◆ What the task requires ◆
Could you give the data below again, exactly and completely?

◆ Raw data ◆
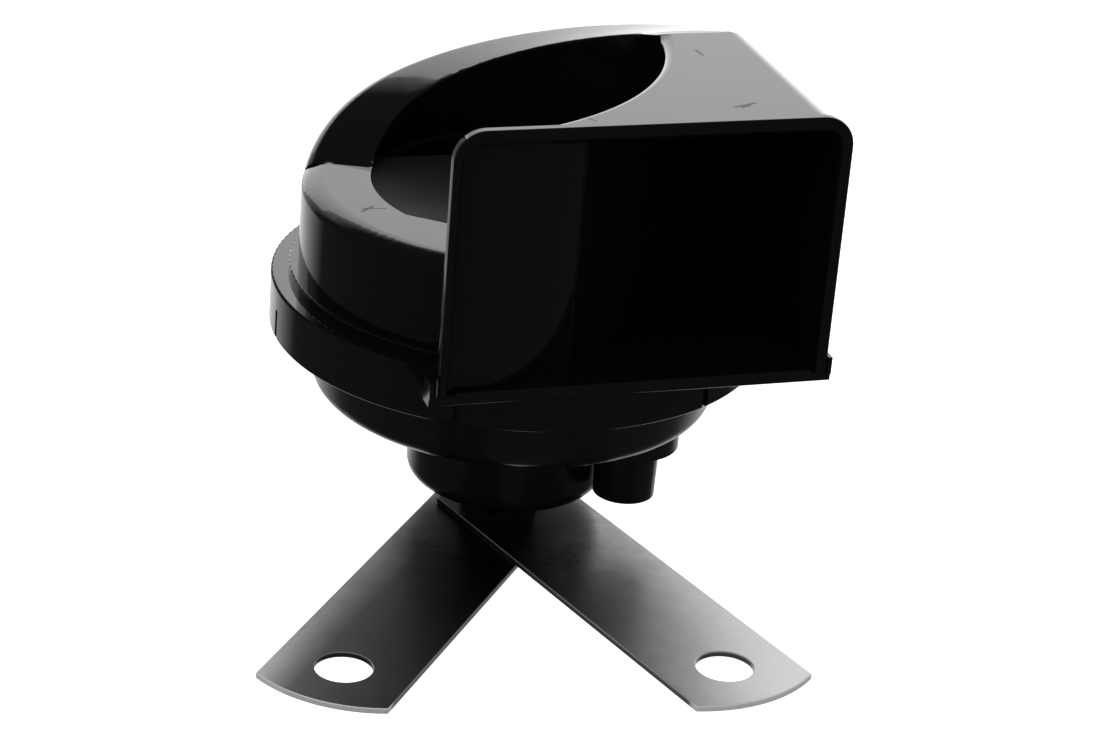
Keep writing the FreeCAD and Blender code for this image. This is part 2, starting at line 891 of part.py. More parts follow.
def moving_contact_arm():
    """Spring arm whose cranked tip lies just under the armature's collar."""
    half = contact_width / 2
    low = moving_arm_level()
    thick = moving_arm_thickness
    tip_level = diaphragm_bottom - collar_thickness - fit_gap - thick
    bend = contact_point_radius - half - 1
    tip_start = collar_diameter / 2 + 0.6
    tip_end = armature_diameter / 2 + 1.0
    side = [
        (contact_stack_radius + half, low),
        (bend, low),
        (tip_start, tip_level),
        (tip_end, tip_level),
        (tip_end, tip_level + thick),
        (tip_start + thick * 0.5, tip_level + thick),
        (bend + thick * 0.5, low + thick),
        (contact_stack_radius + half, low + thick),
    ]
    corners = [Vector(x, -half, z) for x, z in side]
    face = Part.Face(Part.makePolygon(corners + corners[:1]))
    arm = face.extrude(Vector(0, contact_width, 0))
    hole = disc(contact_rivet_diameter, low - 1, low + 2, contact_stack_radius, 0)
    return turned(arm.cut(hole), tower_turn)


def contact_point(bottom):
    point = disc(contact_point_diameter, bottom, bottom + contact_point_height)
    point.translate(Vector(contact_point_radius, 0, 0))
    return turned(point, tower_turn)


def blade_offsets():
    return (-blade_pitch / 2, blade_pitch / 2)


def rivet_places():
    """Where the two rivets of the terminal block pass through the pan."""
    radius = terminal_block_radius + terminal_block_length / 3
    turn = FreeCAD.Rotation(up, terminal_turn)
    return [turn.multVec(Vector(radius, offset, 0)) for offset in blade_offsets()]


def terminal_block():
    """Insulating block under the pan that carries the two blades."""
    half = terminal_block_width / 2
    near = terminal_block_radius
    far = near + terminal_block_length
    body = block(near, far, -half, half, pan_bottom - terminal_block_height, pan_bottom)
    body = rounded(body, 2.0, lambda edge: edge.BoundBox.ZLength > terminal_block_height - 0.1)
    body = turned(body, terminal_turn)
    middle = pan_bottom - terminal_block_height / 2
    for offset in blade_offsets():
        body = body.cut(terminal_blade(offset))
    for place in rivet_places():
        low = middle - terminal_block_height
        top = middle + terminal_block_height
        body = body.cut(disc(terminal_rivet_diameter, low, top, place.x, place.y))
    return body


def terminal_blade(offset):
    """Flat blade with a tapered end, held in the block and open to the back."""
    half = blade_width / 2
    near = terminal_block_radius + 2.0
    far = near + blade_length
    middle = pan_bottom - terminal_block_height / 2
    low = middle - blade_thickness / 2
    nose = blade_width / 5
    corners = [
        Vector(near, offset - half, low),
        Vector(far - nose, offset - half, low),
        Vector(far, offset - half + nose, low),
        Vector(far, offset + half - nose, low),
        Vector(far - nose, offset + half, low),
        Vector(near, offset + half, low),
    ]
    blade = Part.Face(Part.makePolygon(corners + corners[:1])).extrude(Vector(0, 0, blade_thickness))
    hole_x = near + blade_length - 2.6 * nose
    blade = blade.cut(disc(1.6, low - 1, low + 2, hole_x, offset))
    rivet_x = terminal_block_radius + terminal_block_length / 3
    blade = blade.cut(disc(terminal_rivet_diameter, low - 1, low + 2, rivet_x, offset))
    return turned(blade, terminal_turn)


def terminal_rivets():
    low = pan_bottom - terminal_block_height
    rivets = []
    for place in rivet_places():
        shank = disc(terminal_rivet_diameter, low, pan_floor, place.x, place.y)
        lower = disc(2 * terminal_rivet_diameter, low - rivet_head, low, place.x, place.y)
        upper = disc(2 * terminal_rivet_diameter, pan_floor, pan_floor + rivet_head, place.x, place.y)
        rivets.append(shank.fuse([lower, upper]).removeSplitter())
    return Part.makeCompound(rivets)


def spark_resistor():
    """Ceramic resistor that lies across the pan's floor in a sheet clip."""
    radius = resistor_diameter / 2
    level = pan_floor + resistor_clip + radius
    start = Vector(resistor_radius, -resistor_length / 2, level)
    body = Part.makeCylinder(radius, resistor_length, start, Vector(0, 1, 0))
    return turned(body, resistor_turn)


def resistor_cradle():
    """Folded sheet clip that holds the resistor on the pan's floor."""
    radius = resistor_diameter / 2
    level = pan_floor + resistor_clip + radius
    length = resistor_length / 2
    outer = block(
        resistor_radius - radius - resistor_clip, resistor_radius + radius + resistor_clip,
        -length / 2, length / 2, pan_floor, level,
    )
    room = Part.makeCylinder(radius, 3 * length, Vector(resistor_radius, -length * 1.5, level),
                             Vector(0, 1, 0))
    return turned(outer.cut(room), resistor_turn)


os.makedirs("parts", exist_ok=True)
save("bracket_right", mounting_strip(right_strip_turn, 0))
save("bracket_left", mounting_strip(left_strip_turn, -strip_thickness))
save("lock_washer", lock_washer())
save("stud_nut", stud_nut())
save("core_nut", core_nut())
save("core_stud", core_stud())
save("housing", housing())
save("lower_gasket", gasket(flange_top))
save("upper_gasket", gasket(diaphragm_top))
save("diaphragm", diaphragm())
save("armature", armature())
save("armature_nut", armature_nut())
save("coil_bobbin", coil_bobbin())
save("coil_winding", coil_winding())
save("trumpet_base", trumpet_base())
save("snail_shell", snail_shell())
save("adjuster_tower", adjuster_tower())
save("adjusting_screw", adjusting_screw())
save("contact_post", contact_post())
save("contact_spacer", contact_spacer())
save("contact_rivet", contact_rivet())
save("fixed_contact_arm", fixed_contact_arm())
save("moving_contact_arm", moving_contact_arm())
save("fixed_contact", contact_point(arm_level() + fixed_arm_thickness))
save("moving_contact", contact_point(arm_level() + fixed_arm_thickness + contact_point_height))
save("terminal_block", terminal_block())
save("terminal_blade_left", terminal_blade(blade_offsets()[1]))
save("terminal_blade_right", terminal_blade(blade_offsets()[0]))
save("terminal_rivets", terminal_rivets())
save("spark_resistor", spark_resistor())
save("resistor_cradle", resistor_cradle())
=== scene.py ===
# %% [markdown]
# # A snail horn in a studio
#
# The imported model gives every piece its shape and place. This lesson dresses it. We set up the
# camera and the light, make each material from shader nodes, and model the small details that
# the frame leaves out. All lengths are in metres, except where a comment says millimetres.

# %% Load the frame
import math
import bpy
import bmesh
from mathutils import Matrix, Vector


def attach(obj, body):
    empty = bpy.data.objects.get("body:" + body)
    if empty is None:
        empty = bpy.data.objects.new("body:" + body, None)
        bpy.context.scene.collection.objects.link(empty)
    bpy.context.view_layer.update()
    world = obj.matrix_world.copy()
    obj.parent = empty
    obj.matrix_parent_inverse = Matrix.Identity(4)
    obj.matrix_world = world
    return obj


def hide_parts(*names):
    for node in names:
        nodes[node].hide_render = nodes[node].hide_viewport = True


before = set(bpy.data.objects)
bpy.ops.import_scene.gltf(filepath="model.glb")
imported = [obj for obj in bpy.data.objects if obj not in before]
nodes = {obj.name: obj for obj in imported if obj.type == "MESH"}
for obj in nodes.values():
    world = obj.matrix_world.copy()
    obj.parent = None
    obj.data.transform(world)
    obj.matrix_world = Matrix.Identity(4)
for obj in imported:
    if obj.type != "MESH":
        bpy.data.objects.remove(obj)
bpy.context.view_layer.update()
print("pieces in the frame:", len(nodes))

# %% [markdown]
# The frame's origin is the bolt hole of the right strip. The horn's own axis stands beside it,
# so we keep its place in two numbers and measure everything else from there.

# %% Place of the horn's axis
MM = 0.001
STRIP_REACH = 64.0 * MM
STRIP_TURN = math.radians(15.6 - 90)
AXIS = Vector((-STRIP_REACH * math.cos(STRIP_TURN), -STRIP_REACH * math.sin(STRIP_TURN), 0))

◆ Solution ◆
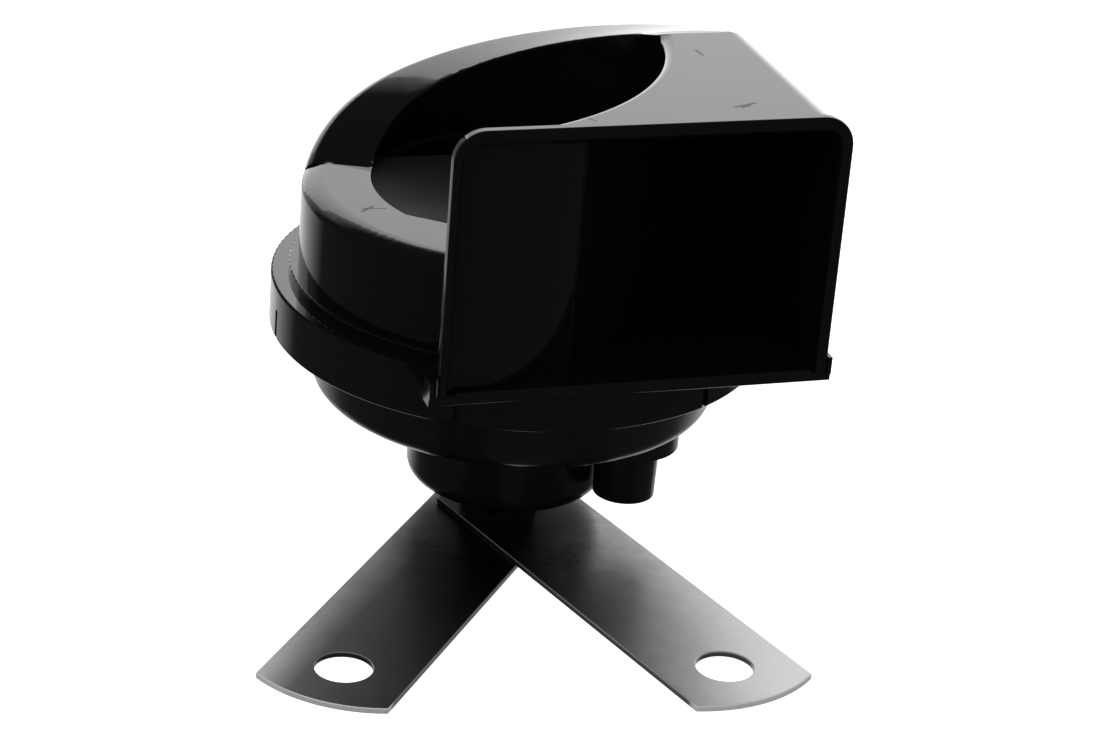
Keep writing the FreeCAD and Blender code for this image. This is part 2, starting at line 891 of part.py. More parts follow.
def moving_contact_arm():
    """Spring arm whose cranked tip lies just under the armature's collar."""
    half = contact_width / 2
    low = moving_arm_level()
    thick = moving_arm_thickness
    tip_level = diaphragm_bottom - collar_thickness - fit_gap - thick
    bend = contact_point_radius - half - 1
    tip_start = collar_diameter / 2 + 0.6
    tip_end = armature_diameter / 2 + 1.0
    side = [
        (contact_stack_radius + half, low),
        (bend, low),
        (tip_start, tip_level),
        (tip_end, tip_level),
        (tip_end, tip_level + thick),
        (tip_start + thick * 0.5, tip_level + thick),
        (bend + thick * 0.5, low + thick),
        (contact_stack_radius + half, low + thick),
    ]
    corners = [Vector(x, -half, z) for x, z in side]
    face = Part.Face(Part.makePolygon(corners + corners[:1]))
    arm = face.extrude(Vector(0, contact_width, 0))
    hole = disc(contact_rivet_diameter, low - 1, low + 2, contact_stack_radius, 0)
    return turned(arm.cut(hole), tower_turn)


def contact_point(bottom):
    point = disc(contact_point_diameter, bottom, bottom + contact_point_height)
    point.translate(Vector(contact_point_radius, 0, 0))
    return turned(point, tower_turn)


def blade_offsets():
    return (-blade_pitch / 2, blade_pitch / 2)


def rivet_places():
    """Where the two rivets of the terminal block pass through the pan."""
    radius = terminal_block_radius + terminal_block_length / 3
    turn = FreeCAD.Rotation(up, terminal_turn)
    return [turn.multVec(Vector(radius, offset, 0)) for offset in blade_offsets()]


def terminal_block():
    """Insulating block under the pan that carries the two blades."""
    half = terminal_block_width / 2
    near = terminal_block_radius
    far = near + terminal_block_length
    body = block(near, far, -half, half, pan_bottom - terminal_block_height, pan_bottom)
    body = rounded(body, 2.0, lambda edge: edge.BoundBox.ZLength > terminal_block_height - 0.1)
    body = turned(body, terminal_turn)
    middle = pan_bottom - terminal_block_height / 2
    for offset in blade_offsets():
        body = body.cut(terminal_blade(offset))
    for place in rivet_places():
        low = middle - terminal_block_height
        top = middle + terminal_block_height
        body = body.cut(disc(terminal_rivet_diameter, low, top, place.x, place.y))
    return body


def terminal_blade(offset):
    """Flat blade with a tapered end, held in the block and open to the back."""
    half = blade_width / 2
    near = terminal_block_radius + 2.0
    far = near + blade_length
    middle = pan_bottom - terminal_block_height / 2
    low = middle - blade_thickness / 2
    nose = blade_width / 5
    corners = [
        Vector(near, offset - half, low),
        Vector(far - nose, offset - half, low),
        Vector(far, offset - half + nose, low),
        Vector(far, offset + half - nose, low),
        Vector(far - nose, offset + half, low),
        Vector(near, offset + half, low),
    ]
    blade = Part.Face(Part.makePolygon(corners + corners[:1])).extrude(Vector(0, 0, blade_thickness))
    hole_x = near + blade_length - 2.6 * nose
    blade = blade.cut(disc(1.6, low - 1, low + 2, hole_x, offset))
    rivet_x = terminal_block_radius + terminal_block_length / 3
    blade = blade.cut(disc(terminal_rivet_diameter, low - 1, low + 2, rivet_x, offset))
    return turned(blade, terminal_turn)


def terminal_rivets():
    low = pan_bottom - terminal_block_height
    rivets = []
    for place in rivet_places():
        shank = disc(terminal_rivet_diameter, low, pan_floor, place.x, place.y)
        lower = disc(2 * terminal_rivet_diameter, low - rivet_head, low, place.x, place.y)
        upper = disc(2 * terminal_rivet_diameter, pan_floor, pan_floor + rivet_head, place.x, place.y)
        rivets.append(shank.fuse([lower, upper]).removeSplitter())
    return Part.makeCompound(rivets)


def spark_resistor():
    """Ceramic resistor that lies across the pan's floor in a sheet clip."""
    radius = resistor_diameter / 2
    level = pan_floor + resistor_clip + radius
    start = Vector(resistor_radius, -resistor_length / 2, level)
    body = Part.makeCylinder(radius, resistor_length, start, Vector(0, 1, 0))
    return turned(body, resistor_turn)


def resistor_cradle():
    """Folded sheet clip that holds the resistor on the pan's floor."""
    radius = resistor_diameter / 2
    level = pan_floor + resistor_clip + radius
    length = resistor_length / 2
    outer = block(
        resistor_radius - radius - resistor_clip, resistor_radius + radius + resistor_clip,
        -length / 2, length / 2, pan_floor, level,
    )
    room = Part.makeCylinder(radius, 3 * length, Vector(resistor_radius, -length * 1.5, level),
                             Vector(0, 1, 0))
    return turned(outer.cut(room), resistor_turn)


os.makedirs("parts", exist_ok=True)
save("bracket_right", mounting_strip(right_strip_turn, 0))
save("bracket_left", mounting_strip(left_strip_turn, -strip_thickness))
save("lock_washer", lock_washer())
save("stud_nut", stud_nut())
save("core_nut", core_nut())
save("core_stud", core_stud())
save("housing", housing())
save("lower_gasket", gasket(flange_top))
save("upper_gasket", gasket(diaphragm_top))
save("diaphragm", diaphragm())
save("armature", armature())
save("armature_nut", armature_nut())
save("coil_bobbin", coil_bobbin())
save("coil_winding", coil_winding())
save("trumpet_base", trumpet_base())
save("snail_shell", snail_shell())
save("adjuster_tower", adjuster_tower())
save("adjusting_screw", adjusting_screw())
save("contact_post", contact_post())
save("contact_spacer", contact_spacer())
save("contact_rivet", contact_rivet())
save("fixed_contact_arm", fixed_contact_arm())
save("moving_contact_arm", moving_contact_arm())
save("fixed_contact", contact_point(arm_level() + fixed_arm_thickness))
save("moving_contact", contact_point(arm_level() + fixed_arm_thickness + contact_point_height))
save("terminal_block", terminal_block())
save("terminal_blade_left", terminal_blade(blade_offsets()[1]))
save("terminal_blade_right", terminal_blade(blade_offsets()[0]))
save("terminal_rivets", terminal_rivets())
save("spark_resistor", spark_resistor())
save("resistor_cradle", resistor_cradle())
=== scene.py ===
# %% [markdown]
# # A snail horn in a studio
#
# The imported model gives every piece its shape and place. This lesson dresses it. We set up the
# camera and the light, make each material from shader nodes, and model the small details that
# the frame leaves out. All lengths are in metres, except where a comment says millimetres.

# %% Load the frame
import math
import bpy
import bmesh
from mathutils import Matrix, Vector


def attach(obj, body):
    empty = bpy.data.objects.get("body:" + body)
    if empty is None:
        empty = bpy.data.objects.new("body:" + body, None)
        bpy.context.scene.collection.objects.link(empty)
    bpy.context.view_layer.update()
    world = obj.matrix_world.copy()
    obj.parent = empty
    obj.matrix_parent_inverse = Matrix.Identity(4)
    obj.matrix_world = world
    return obj


def hide_parts(*names):
    for node in names:
        nodes[node].hide_render = nodes[node].hide_viewport = True


before = set(bpy.data.objects)
bpy.ops.import_scene.gltf(filepath="model.glb")
imported = [obj for obj in bpy.data.objects if obj not in before]
nodes = {obj.name: obj for obj in imported if obj.type == "MESH"}
for obj in nodes.values():
    world = obj.matrix_world.copy()
    obj.parent = None
    obj.data.transform(world)
    obj.matrix_world = Matrix.Identity(4)
for obj in imported:
    if obj.type != "MESH":
        bpy.data.objects.remove(obj)
bpy.context.view_layer.update()
print("pieces in the frame:", len(nodes))

# %% [markdown]
# The frame's origin is the bolt hole of the right strip. The horn's own axis stands beside it,
# so we keep its place in two numbers and measure everything else from there.

# %% Place of the horn's axis
MM = 0.001
STRIP_REACH = 64.0 * MM
STRIP_TURN = math.radians(15.6 - 90)
AXIS = Vector((-STRIP_REACH * math.cos(STRIP_TURN), -STRIP_REACH * math.sin(STRIP_TURN), 0))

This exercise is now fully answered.